Monday, July 14, 2008

Lace Class

My LYS has asked if I would teach a lace class, in the fall, and, of course, I said yes! I like teaching (good thing, too- since I have been teaching full time since 1981!!!) But teaching knitting is a bit different. I understand that the class is going to be made up of newbies, some middle of the road knitters- the ones who knit very well, but need a little push to get started on a lace project, and probably some veteran lace knitters. Soooooo-what to teach to that group??? I will probably have 2 hours-enough to intro the stuff, talk about different types of lace, demonstrating usual symbols on charts and a typical cast on-but they might want some kind of hands on activity. But in 2 hours????
Anybody taught one of these workshops, or have been to one and can suggest ideas? (or flame others?)
Email me (debDOTseanATsympaticoDOTca -just change the words to symbols- you know what to do).

4 comments:

gaspe knitting gal said...

you need more than 2 hrs. i took a lace knitting course and it was longer than 2 hrs, about 4 hours, i think is the standard class hours

Samantha said...

Branching out (knitty.com) is a good and pretty, yet fairly simply lace pattern.
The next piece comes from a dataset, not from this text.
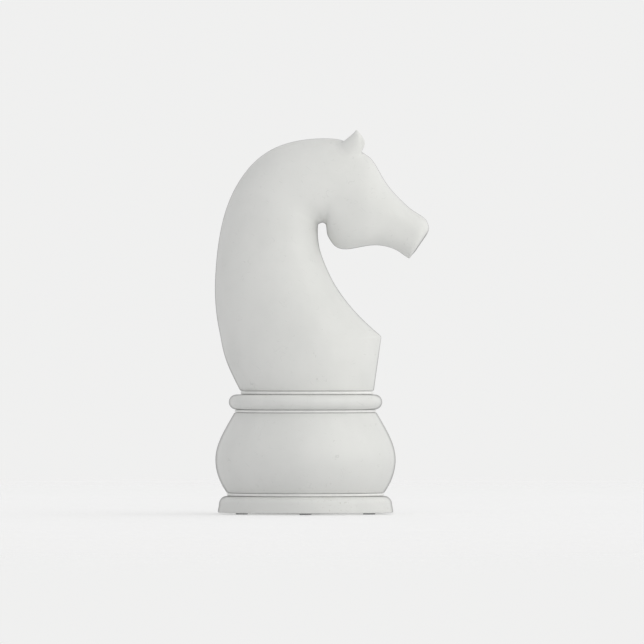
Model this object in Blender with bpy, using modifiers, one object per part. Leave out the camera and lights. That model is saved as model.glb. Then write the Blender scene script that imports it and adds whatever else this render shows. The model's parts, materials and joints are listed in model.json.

You could probably teach that within your time limit. Also, with that pattern people can use whatever weight yarn they like. So a knitting veteran might use lace weight yarn, but someone with less experience might want to use DK or even worsted weight yarn.

Bea said...

I don't have any experience with lace knitting classes but it seems like 2 hours wouldn't be enough really. Unless you skip learning about lace and just start right in on the knitting.

Diane said...

2 hrs. does seem a wee bit tight. I guess you could have them do a small sampler piece in that amount of time, just so the very new beginners can get a feel of yo, ktog, ssk, and other common stitches. I would include tips like lots of markers, row counters, lifelines, copy of your pattern that you can mark up as you go (or use one of those magnetic things).